═══ Provided material ═══

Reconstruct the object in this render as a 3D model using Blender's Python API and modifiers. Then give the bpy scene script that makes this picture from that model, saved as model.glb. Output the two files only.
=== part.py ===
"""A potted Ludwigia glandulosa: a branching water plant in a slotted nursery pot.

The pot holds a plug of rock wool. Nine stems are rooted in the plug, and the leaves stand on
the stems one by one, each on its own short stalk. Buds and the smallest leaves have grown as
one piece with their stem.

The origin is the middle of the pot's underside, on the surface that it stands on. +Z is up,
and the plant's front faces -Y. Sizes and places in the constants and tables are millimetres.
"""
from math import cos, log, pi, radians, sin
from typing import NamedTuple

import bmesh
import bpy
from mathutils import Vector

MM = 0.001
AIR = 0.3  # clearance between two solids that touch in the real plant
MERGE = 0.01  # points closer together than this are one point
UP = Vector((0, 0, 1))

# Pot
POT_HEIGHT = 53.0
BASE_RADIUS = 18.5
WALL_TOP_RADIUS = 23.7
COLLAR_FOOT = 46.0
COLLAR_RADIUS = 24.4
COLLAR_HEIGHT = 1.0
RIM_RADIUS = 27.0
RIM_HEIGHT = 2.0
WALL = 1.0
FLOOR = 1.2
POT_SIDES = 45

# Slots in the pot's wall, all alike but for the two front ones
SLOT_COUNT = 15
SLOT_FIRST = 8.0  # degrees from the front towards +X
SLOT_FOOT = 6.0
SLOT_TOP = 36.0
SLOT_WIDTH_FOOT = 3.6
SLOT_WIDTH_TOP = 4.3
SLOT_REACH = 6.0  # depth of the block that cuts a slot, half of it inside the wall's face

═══

What is asked - Produce an exact copy of the whole listing.

Correct response -
Reconstruct the object in this render as a 3D model using Blender's Python API and modifiers. Then give the bpy scene script that makes this picture from that model, saved as model.glb. Output the two files only.
=== part.py ===
"""A potted Ludwigia glandulosa: a branching water plant in a slotted nursery pot.

The pot holds a plug of rock wool. Nine stems are rooted in the plug, and the leaves stand on
the stems one by one, each on its own short stalk. Buds and the smallest leaves have grown as
one piece with their stem.

The origin is the middle of the pot's underside, on the surface that it stands on. +Z is up,
and the plant's front faces -Y. Sizes and places in the constants and tables are millimetres.
"""
from math import cos, log, pi, radians, sin
from typing import NamedTuple

import bmesh
import bpy
from mathutils import Vector

MM = 0.001
AIR = 0.3  # clearance between two solids that touch in the real plant
MERGE = 0.01  # points closer together than this are one point
UP = Vector((0, 0, 1))

# Pot
POT_HEIGHT = 53.0
BASE_RADIUS = 18.5
WALL_TOP_RADIUS = 23.7
COLLAR_FOOT = 46.0
COLLAR_RADIUS = 24.4
COLLAR_HEIGHT = 1.0
RIM_RADIUS = 27.0
RIM_HEIGHT = 2.0
WALL = 1.0
FLOOR = 1.2
POT_SIDES = 45

# Slots in the pot's wall, all alike but for the two front ones
SLOT_COUNT = 15
SLOT_FIRST = 8.0  # degrees from the front towards +X
SLOT_FOOT = 6.0
SLOT_TOP = 36.0
SLOT_WIDTH_FOOT = 3.6
SLOT_WIDTH_TOP = 4.3
SLOT_REACH = 6.0  # depth of the block that cuts a slot, half of it inside the wall's face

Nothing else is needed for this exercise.